▶ Task to complete
Reproduce each line exactly.

"""

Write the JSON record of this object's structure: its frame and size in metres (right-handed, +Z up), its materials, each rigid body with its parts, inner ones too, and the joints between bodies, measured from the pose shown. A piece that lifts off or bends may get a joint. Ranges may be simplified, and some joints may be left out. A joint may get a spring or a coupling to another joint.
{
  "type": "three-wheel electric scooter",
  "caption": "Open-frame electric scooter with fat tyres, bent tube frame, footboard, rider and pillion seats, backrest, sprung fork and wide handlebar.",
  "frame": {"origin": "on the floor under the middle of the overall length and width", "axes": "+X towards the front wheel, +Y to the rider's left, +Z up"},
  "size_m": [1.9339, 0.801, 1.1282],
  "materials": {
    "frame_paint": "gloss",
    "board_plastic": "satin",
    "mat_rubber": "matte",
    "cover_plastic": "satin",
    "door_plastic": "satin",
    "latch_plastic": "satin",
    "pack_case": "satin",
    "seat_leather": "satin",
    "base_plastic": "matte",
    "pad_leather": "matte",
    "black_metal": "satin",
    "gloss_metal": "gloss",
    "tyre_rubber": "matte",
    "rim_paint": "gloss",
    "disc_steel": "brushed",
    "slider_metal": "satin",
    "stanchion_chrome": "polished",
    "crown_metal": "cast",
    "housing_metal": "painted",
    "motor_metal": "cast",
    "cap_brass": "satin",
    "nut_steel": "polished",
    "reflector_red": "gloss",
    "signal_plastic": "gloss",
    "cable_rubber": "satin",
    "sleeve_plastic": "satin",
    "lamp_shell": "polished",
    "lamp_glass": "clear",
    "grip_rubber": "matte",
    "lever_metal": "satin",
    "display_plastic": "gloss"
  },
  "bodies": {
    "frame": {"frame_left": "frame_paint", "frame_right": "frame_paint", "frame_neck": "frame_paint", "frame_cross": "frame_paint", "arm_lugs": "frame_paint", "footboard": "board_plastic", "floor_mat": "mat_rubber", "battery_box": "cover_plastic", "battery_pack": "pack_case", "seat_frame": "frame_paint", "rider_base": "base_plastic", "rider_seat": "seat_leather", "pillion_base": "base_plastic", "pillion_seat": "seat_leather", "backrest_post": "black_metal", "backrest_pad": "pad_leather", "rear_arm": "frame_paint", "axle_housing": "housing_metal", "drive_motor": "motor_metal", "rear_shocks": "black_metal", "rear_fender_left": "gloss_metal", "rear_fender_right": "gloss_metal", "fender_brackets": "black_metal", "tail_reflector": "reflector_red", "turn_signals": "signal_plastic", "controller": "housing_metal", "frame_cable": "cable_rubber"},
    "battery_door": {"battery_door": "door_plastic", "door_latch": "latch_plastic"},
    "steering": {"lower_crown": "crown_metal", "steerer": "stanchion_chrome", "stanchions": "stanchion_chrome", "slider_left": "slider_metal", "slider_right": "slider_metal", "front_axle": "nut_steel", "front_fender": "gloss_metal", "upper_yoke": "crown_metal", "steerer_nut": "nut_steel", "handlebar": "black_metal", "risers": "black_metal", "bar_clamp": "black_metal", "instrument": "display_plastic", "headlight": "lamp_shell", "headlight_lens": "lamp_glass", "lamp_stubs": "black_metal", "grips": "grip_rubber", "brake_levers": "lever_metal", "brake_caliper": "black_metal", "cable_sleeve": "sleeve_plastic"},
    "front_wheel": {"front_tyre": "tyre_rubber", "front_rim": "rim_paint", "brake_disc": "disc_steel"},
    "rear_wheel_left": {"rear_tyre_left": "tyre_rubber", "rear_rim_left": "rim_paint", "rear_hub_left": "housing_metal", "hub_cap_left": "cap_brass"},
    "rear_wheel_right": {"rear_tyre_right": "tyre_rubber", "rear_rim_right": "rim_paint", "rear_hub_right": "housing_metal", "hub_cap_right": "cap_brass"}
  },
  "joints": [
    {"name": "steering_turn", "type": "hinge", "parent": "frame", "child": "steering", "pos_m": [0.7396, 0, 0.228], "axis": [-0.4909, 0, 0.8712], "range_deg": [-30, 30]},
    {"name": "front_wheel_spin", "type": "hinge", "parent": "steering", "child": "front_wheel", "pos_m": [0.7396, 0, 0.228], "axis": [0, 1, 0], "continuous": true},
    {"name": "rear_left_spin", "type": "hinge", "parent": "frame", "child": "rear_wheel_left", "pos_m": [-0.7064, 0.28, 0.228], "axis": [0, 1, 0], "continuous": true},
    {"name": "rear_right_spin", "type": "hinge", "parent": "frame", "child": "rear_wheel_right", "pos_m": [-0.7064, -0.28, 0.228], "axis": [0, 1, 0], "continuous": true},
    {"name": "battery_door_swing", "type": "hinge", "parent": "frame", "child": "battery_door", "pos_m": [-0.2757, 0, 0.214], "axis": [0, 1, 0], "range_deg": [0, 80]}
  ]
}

"""

▶ Solved exercise
Write the JSON record of this object's structure: its frame and size in metres (right-handed, +Z up), its materials, each rigid body with its parts, inner ones too, and the joints between bodies, measured from the pose shown. A piece that lifts off or bends may get a joint. Ranges may be simplified, and some joints may be left out. A joint may get a spring or a coupling to another joint.
{
  "type": "three-wheel electric scooter",
  "caption": "Open-frame electric scooter with fat tyres, bent tube frame, footboard, rider and pillion seats, backrest, sprung fork and wide handlebar.",
  "frame": {"origin": "on the floor under the middle of the overall length and width", "axes": "+X towards the front wheel, +Y to the rider's left, +Z up"},
  "size_m": [1.9339, 0.801, 1.1282],
  "materials": {
    "frame_paint": "gloss",
    "board_plastic": "satin",
    "mat_rubber": "matte",
    "cover_plastic": "satin",
    "door_plastic": "satin",
    "latch_plastic": "satin",
    "pack_case": "satin",
    "seat_leather": "satin",
    "base_plastic": "matte",
    "pad_leather": "matte",
    "black_metal": "satin",
    "gloss_metal": "gloss",
    "tyre_rubber": "matte",
    "rim_paint": "gloss",
    "disc_steel": "brushed",
    "slider_metal": "satin",
    "stanchion_chrome": "polished",
    "crown_metal": "cast",
    "housing_metal": "painted",
    "motor_metal": "cast",
    "cap_brass": "satin",
    "nut_steel": "polished",
    "reflector_red": "gloss",
    "signal_plastic": "gloss",
    "cable_rubber": "satin",
    "sleeve_plastic": "satin",
    "lamp_shell": "polished",
    "lamp_glass": "clear",
    "grip_rubber": "matte",
    "lever_metal": "satin",
    "display_plastic": "gloss"
  },
  "bodies": {
    "frame": {"frame_left": "frame_paint", "frame_right": "frame_paint", "frame_neck": "frame_paint", "frame_cross": "frame_paint", "arm_lugs": "frame_paint", "footboard": "board_plastic", "floor_mat": "mat_rubber", "battery_box": "cover_plastic", "battery_pack": "pack_case", "seat_frame": "frame_paint", "rider_base": "base_plastic", "rider_seat": "seat_leather", "pillion_base": "base_plastic", "pillion_seat": "seat_leather", "backrest_post": "black_metal", "backrest_pad": "pad_leather", "rear_arm": "frame_paint", "axle_housing": "housing_metal", "drive_motor": "motor_metal", "rear_shocks": "black_metal", "rear_fender_left": "gloss_metal", "rear_fender_right": "gloss_metal", "fender_brackets": "black_metal", "tail_reflector": "reflector_red", "turn_signals": "signal_plastic", "controller": "housing_metal", "frame_cable": "cable_rubber"},
    "battery_door": {"battery_door": "door_plastic", "door_latch": "latch_plastic"},
    "steering": {"lower_crown": "crown_metal", "steerer": "stanchion_chrome", "stanchions": "stanchion_chrome", "slider_left": "slider_metal", "slider_right": "slider_metal", "front_axle": "nut_steel", "front_fender": "gloss_metal", "upper_yoke": "crown_metal", "steerer_nut": "nut_steel", "handlebar": "black_metal", "risers": "black_metal", "bar_clamp": "black_metal", "instrument": "display_plastic", "headlight": "lamp_shell", "headlight_lens": "lamp_glass", "lamp_stubs": "black_metal", "grips": "grip_rubber", "brake_levers": "lever_metal", "brake_caliper": "black_metal", "cable_sleeve": "sleeve_plastic"},
    "front_wheel": {"front_tyre": "tyre_rubber", "front_rim": "rim_paint", "brake_disc": "disc_steel"},
    "rear_wheel_left": {"rear_tyre_left": "tyre_rubber", "rear_rim_left": "rim_paint", "rear_hub_left": "housing_metal", "hub_cap_left": "cap_brass"},
    "rear_wheel_right": {"rear_tyre_right": "tyre_rubber", "rear_rim_right": "rim_paint", "rear_hub_right": "housing_metal", "hub_cap_right": "cap_brass"}
  },
  "joints": [
    {"name": "steering_turn", "type": "hinge", "parent": "frame", "child": "steering", "pos_m": [0.7396, 0, 0.228], "axis": [-0.4909, 0, 0.8712], "range_deg": [-30, 30]},
    {"name": "front_wheel_spin", "type": "hinge", "parent": "steering", "child": "front_wheel", "pos_m": [0.7396, 0, 0.228], "axis": [0, 1, 0], "continuous": true},
    {"name": "rear_left_spin", "type": "hinge", "parent": "frame", "child": "rear_wheel_left", "pos_m": [-0.7064, 0.28, 0.228], "axis": [0, 1, 0], "continuous": true},
    {"name": "rear_right_spin", "type": "hinge", "parent": "frame", "child": "rear_wheel_right", "pos_m": [-0.7064, -0.28, 0.228], "axis": [0, 1, 0], "continuous": true},
    {"name": "battery_door_swing", "type": "hinge", "parent": "frame", "child": "battery_door", "pos_m": [-0.2757, 0, 0.214], "axis": [0, 1, 0], "range_deg": [0, 80]}
  ]
}